STATED TASK>
Write out the complete material exactly as it stands.

* * * * * * * * *

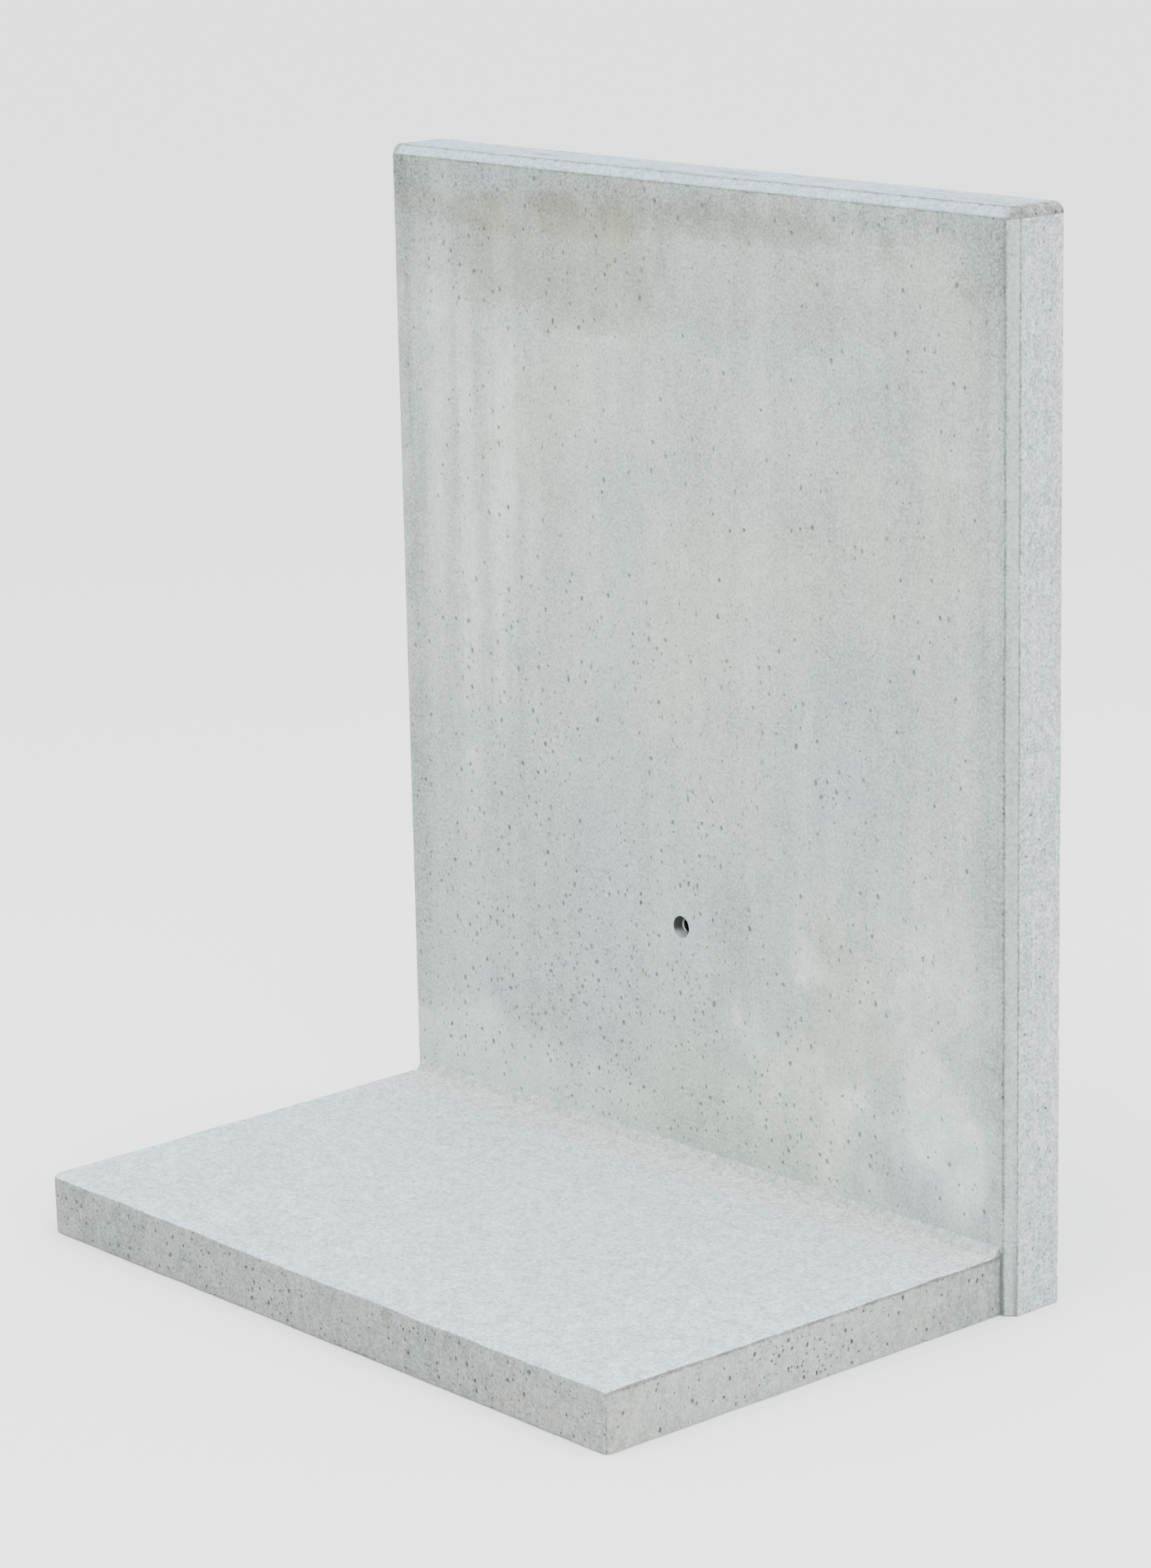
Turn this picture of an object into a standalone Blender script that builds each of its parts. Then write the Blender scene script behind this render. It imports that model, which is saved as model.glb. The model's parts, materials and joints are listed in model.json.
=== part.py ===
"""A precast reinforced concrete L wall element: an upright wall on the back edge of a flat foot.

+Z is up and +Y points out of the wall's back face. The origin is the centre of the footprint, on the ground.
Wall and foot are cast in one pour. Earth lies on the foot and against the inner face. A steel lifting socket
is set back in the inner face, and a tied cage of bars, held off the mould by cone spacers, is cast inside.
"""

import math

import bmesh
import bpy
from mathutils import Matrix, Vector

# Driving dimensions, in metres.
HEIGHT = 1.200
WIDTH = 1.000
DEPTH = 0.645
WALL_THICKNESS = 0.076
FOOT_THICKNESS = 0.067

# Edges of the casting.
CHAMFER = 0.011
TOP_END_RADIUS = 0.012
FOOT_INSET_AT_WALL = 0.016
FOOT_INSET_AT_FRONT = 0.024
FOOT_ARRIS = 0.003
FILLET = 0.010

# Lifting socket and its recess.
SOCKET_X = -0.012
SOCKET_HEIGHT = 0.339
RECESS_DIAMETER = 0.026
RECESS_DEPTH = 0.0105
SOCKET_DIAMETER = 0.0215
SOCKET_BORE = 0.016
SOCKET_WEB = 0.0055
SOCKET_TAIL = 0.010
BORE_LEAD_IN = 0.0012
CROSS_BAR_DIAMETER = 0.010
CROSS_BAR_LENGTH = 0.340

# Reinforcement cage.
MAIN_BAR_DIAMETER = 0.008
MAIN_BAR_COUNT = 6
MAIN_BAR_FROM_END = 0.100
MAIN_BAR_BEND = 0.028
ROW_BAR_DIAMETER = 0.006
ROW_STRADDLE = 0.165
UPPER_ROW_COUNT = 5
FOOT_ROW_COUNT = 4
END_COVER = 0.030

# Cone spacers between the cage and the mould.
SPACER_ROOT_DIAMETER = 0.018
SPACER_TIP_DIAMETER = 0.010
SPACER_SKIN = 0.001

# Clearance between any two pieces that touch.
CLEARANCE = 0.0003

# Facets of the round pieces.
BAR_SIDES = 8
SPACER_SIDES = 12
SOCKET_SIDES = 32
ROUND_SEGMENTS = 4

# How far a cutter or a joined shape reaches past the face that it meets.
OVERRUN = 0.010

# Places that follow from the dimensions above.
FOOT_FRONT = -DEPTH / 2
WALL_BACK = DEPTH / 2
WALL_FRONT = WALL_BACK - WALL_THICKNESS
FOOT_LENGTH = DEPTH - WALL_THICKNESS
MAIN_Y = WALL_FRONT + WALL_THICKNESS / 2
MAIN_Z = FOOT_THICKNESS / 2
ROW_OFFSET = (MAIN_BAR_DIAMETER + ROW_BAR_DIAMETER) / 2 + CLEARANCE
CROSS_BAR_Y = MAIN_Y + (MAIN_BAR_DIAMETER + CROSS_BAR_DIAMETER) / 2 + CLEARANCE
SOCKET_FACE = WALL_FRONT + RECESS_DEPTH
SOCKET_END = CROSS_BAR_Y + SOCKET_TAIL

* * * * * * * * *

TASK RESULT>
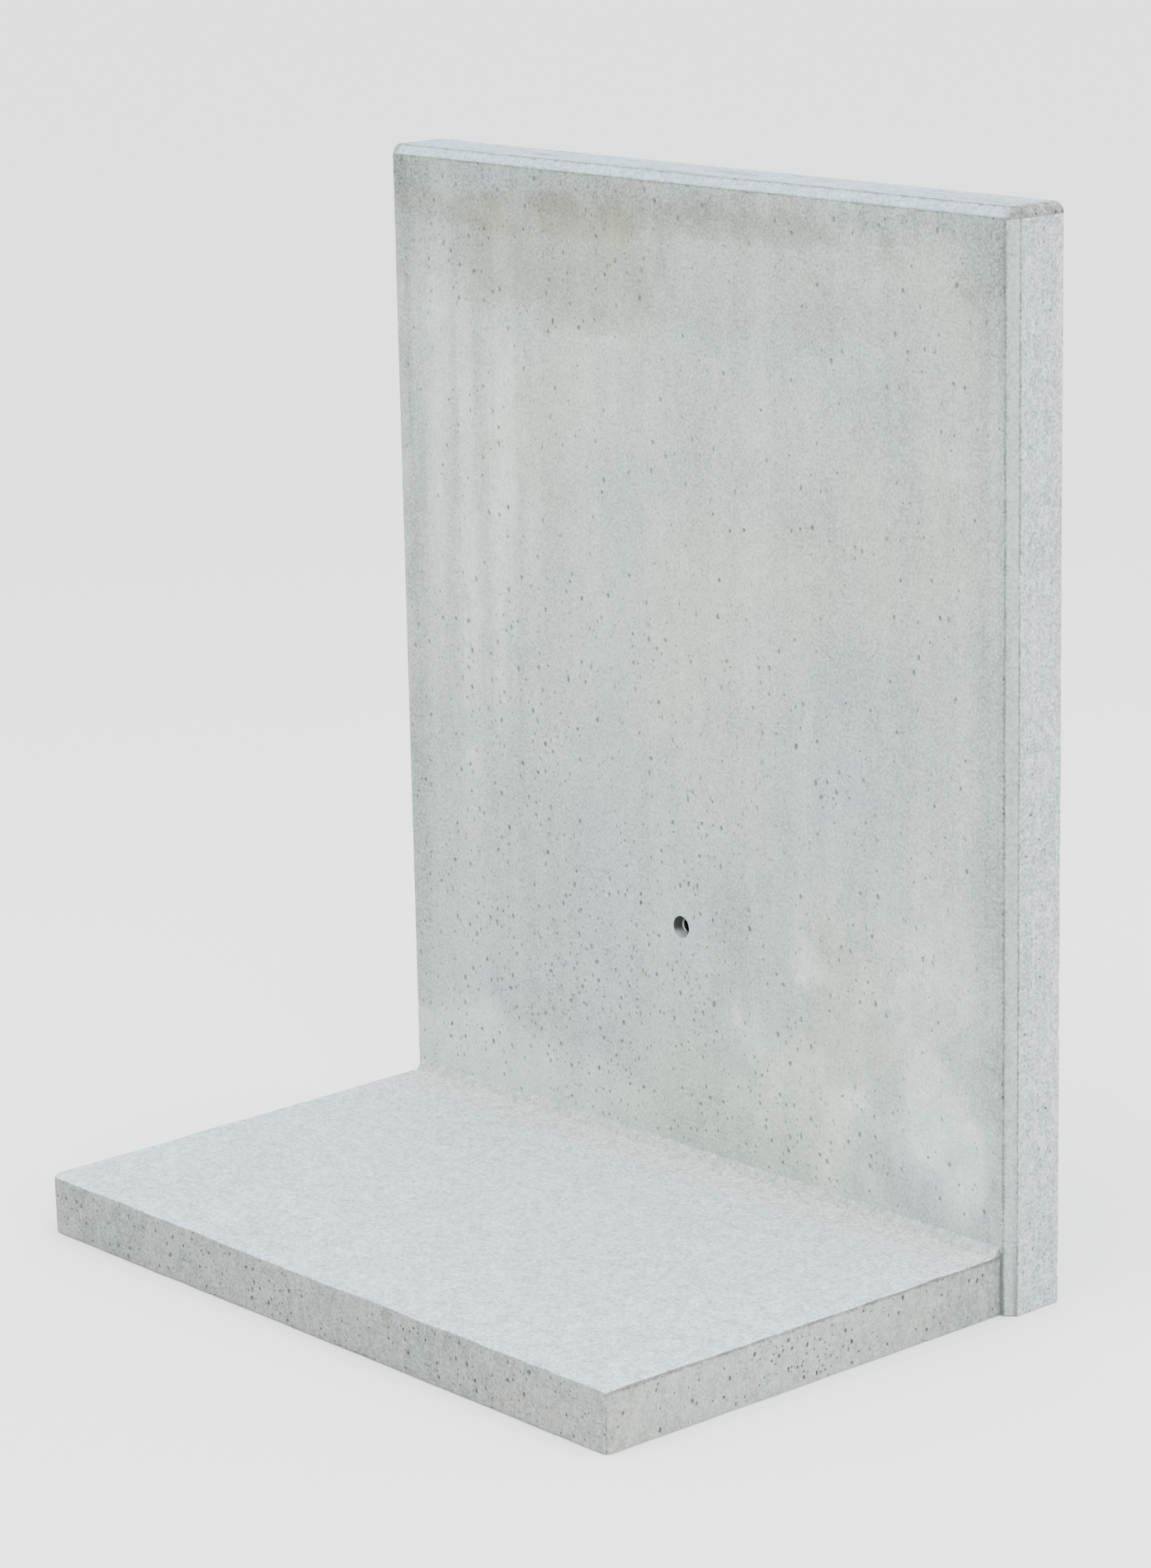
Turn this picture of an object into a standalone Blender script that builds each of its parts. Then write the Blender scene script behind this render. It imports that model, which is saved as model.glb. The model's parts, materials and joints are listed in model.json.
=== part.py ===
"""A precast reinforced concrete L wall element: an upright wall on the back edge of a flat foot.

+Z is up and +Y points out of the wall's back face. The origin is the centre of the footprint, on the ground.
Wall and foot are cast in one pour. Earth lies on the foot and against the inner face. A steel lifting socket
is set back in the inner face, and a tied cage of bars, held off the mould by cone spacers, is cast inside.
"""

import math

import bmesh
import bpy
from mathutils import Matrix, Vector

# Driving dimensions, in metres.
HEIGHT = 1.200
WIDTH = 1.000
DEPTH = 0.645
WALL_THICKNESS = 0.076
FOOT_THICKNESS = 0.067

# Edges of the casting.
CHAMFER = 0.011
TOP_END_RADIUS = 0.012
FOOT_INSET_AT_WALL = 0.016
FOOT_INSET_AT_FRONT = 0.024
FOOT_ARRIS = 0.003
FILLET = 0.010

# Lifting socket and its recess.
SOCKET_X = -0.012
SOCKET_HEIGHT = 0.339
RECESS_DIAMETER = 0.026
RECESS_DEPTH = 0.0105
SOCKET_DIAMETER = 0.0215
SOCKET_BORE = 0.016
SOCKET_WEB = 0.0055
SOCKET_TAIL = 0.010
BORE_LEAD_IN = 0.0012
CROSS_BAR_DIAMETER = 0.010
CROSS_BAR_LENGTH = 0.340

# Reinforcement cage.
MAIN_BAR_DIAMETER = 0.008
MAIN_BAR_COUNT = 6
MAIN_BAR_FROM_END = 0.100
MAIN_BAR_BEND = 0.028
ROW_BAR_DIAMETER = 0.006
ROW_STRADDLE = 0.165
UPPER_ROW_COUNT = 5
FOOT_ROW_COUNT = 4
END_COVER = 0.030

# Cone spacers between the cage and the mould.
SPACER_ROOT_DIAMETER = 0.018
SPACER_TIP_DIAMETER = 0.010
SPACER_SKIN = 0.001

# Clearance between any two pieces that touch.
CLEARANCE = 0.0003

# Facets of the round pieces.
BAR_SIDES = 8
SPACER_SIDES = 12
SOCKET_SIDES = 32
ROUND_SEGMENTS = 4

# How far a cutter or a joined shape reaches past the face that it meets.
OVERRUN = 0.010

# Places that follow from the dimensions above.
FOOT_FRONT = -DEPTH / 2
WALL_BACK = DEPTH / 2
WALL_FRONT = WALL_BACK - WALL_THICKNESS
FOOT_LENGTH = DEPTH - WALL_THICKNESS
MAIN_Y = WALL_FRONT + WALL_THICKNESS / 2
MAIN_Z = FOOT_THICKNESS / 2
ROW_OFFSET = (MAIN_BAR_DIAMETER + ROW_BAR_DIAMETER) / 2 + CLEARANCE
CROSS_BAR_Y = MAIN_Y + (MAIN_BAR_DIAMETER + CROSS_BAR_DIAMETER) / 2 + CLEARANCE
SOCKET_FACE = WALL_FRONT + RECESS_DEPTH
SOCKET_END = CROSS_BAR_Y + SOCKET_TAIL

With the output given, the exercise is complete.